Without omitting anything, return the records precisely as given.

Source data:
========================
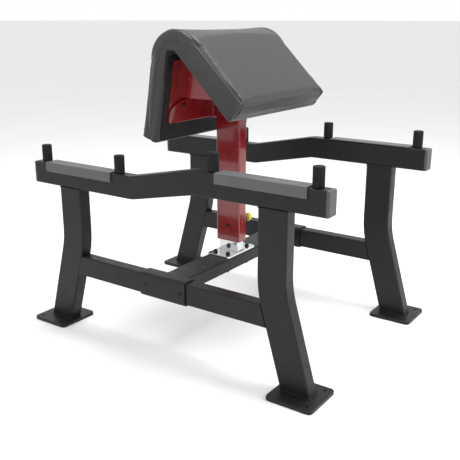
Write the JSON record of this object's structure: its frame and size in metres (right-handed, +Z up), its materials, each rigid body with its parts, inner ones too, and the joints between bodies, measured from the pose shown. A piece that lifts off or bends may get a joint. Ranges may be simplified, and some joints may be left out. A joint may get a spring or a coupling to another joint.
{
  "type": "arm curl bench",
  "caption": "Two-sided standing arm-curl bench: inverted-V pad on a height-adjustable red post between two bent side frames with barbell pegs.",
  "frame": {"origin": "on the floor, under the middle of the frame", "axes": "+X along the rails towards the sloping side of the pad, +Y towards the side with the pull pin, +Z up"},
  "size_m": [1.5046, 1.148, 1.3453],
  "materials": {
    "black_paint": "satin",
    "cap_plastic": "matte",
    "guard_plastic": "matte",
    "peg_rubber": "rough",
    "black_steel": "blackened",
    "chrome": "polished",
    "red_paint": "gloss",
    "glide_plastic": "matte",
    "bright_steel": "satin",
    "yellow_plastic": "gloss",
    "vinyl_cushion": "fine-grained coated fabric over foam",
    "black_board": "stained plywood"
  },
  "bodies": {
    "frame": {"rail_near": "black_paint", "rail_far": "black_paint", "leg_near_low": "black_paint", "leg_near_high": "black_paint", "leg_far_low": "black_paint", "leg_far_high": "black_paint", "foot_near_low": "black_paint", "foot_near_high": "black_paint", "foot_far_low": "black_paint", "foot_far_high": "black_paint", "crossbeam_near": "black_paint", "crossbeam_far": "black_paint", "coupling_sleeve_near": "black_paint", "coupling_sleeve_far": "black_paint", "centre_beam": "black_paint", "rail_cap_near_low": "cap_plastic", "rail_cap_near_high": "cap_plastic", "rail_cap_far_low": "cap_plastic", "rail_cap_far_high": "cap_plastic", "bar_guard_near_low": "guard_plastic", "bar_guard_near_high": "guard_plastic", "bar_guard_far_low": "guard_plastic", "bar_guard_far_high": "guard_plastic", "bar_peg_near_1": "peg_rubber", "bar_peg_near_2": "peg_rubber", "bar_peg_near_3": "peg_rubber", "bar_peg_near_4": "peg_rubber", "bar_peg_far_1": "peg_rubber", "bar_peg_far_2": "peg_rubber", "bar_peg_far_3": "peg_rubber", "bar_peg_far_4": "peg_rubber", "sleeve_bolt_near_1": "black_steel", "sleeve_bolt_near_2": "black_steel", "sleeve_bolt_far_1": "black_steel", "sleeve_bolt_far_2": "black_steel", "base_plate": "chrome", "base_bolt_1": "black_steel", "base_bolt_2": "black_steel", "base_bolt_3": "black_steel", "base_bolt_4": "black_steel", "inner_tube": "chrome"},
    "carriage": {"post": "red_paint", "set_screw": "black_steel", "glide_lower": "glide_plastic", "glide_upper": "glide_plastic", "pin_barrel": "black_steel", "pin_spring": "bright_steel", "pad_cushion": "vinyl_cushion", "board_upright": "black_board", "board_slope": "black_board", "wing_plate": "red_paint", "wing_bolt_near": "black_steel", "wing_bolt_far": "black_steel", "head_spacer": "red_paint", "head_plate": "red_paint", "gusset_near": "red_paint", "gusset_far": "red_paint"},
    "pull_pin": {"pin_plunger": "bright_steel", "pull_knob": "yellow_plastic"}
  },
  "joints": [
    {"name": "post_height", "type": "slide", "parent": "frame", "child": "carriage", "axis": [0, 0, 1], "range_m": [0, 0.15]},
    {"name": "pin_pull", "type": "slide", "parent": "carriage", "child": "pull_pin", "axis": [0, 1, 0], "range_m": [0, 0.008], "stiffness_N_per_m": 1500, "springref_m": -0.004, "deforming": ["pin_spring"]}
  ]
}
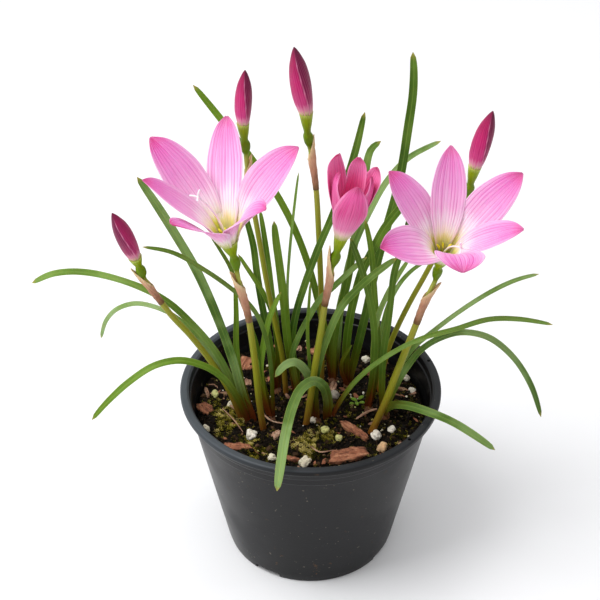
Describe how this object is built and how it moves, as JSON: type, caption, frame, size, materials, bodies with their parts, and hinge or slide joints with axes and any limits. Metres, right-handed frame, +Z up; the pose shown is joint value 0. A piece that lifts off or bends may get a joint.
========================
SOLUTION TO THE PROBLEM -
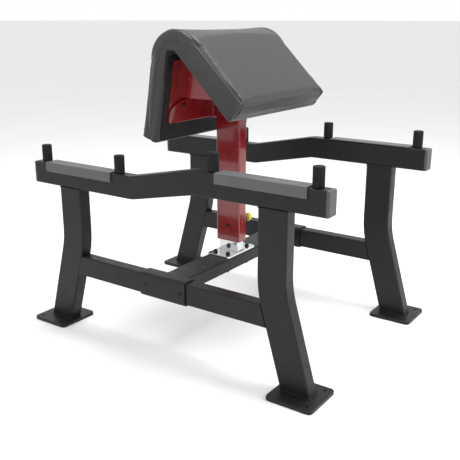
Write the JSON record of this object's structure: its frame and size in metres (right-handed, +Z up), its materials, each rigid body with its parts, inner ones too, and the joints between bodies, measured from the pose shown. A piece that lifts off or bends may get a joint. Ranges may be simplified, and some joints may be left out. A joint may get a spring or a coupling to another joint.
{
  "type": "arm curl bench",
  "caption": "Two-sided standing arm-curl bench: inverted-V pad on a height-adjustable red post between two bent side frames with barbell pegs.",
  "frame": {"origin": "on the floor, under the middle of the frame", "axes": "+X along the rails towards the sloping side of the pad, +Y towards the side with the pull pin, +Z up"},
  "size_m": [1.5046, 1.148, 1.3453],
  "materials": {
    "black_paint": "satin",
    "cap_plastic": "matte",
    "guard_plastic": "matte",
    "peg_rubber": "rough",
    "black_steel": "blackened",
    "chrome": "polished",
    "red_paint": "gloss",
    "glide_plastic": "matte",
    "bright_steel": "satin",
    "yellow_plastic": "gloss",
    "vinyl_cushion": "fine-grained coated fabric over foam",
    "black_board": "stained plywood"
  },
  "bodies": {
    "frame": {"rail_near": "black_paint", "rail_far": "black_paint", "leg_near_low": "black_paint", "leg_near_high": "black_paint", "leg_far_low": "black_paint", "leg_far_high": "black_paint", "foot_near_low": "black_paint", "foot_near_high": "black_paint", "foot_far_low": "black_paint", "foot_far_high": "black_paint", "crossbeam_near": "black_paint", "crossbeam_far": "black_paint", "coupling_sleeve_near": "black_paint", "coupling_sleeve_far": "black_paint", "centre_beam": "black_paint", "rail_cap_near_low": "cap_plastic", "rail_cap_near_high": "cap_plastic", "rail_cap_far_low": "cap_plastic", "rail_cap_far_high": "cap_plastic", "bar_guard_near_low": "guard_plastic", "bar_guard_near_high": "guard_plastic", "bar_guard_far_low": "guard_plastic", "bar_guard_far_high": "guard_plastic", "bar_peg_near_1": "peg_rubber", "bar_peg_near_2": "peg_rubber", "bar_peg_near_3": "peg_rubber", "bar_peg_near_4": "peg_rubber", "bar_peg_far_1": "peg_rubber", "bar_peg_far_2": "peg_rubber", "bar_peg_far_3": "peg_rubber", "bar_peg_far_4": "peg_rubber", "sleeve_bolt_near_1": "black_steel", "sleeve_bolt_near_2": "black_steel", "sleeve_bolt_far_1": "black_steel", "sleeve_bolt_far_2": "black_steel", "base_plate": "chrome", "base_bolt_1": "black_steel", "base_bolt_2": "black_steel", "base_bolt_3": "black_steel", "base_bolt_4": "black_steel", "inner_tube": "chrome"},
    "carriage": {"post": "red_paint", "set_screw": "black_steel", "glide_lower": "glide_plastic", "glide_upper": "glide_plastic", "pin_barrel": "black_steel", "pin_spring": "bright_steel", "pad_cushion": "vinyl_cushion", "board_upright": "black_board", "board_slope": "black_board", "wing_plate": "red_paint", "wing_bolt_near": "black_steel", "wing_bolt_far": "black_steel", "head_spacer": "red_paint", "head_plate": "red_paint", "gusset_near": "red_paint", "gusset_far": "red_paint"},
    "pull_pin": {"pin_plunger": "bright_steel", "pull_knob": "yellow_plastic"}
  },
  "joints": [
    {"name": "post_height", "type": "slide", "parent": "frame", "child": "carriage", "axis": [0, 0, 1], "range_m": [0, 0.15]},
    {"name": "pin_pull", "type": "slide", "parent": "carriage", "child": "pull_pin", "axis": [0, 1, 0], "range_m": [0, 0.008], "stiffness_N_per_m": 1500, "springref_m": -0.004, "deforming": ["pin_spring"]}
  ]
}
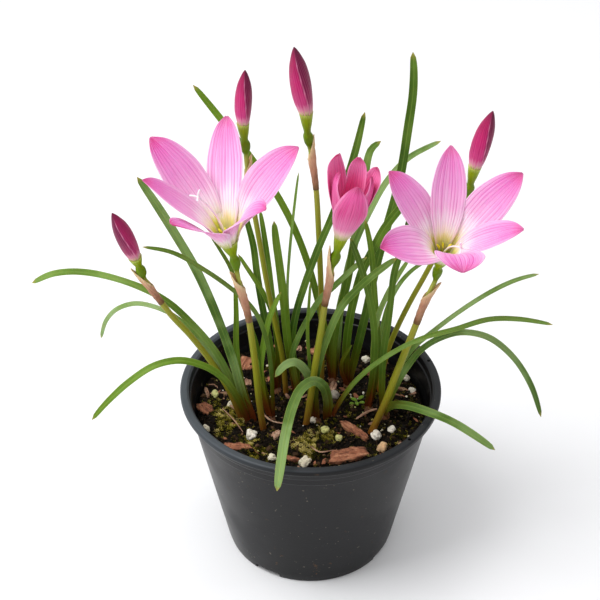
Describe how this object is built and how it moves, as JSON: type, caption, frame, size, materials, bodies with their parts, and hinge or slide joints with axes and any limits. Metres, right-handed frame, +Z up; the pose shown is joint value 0. A piece that lifts off or bends may get a joint.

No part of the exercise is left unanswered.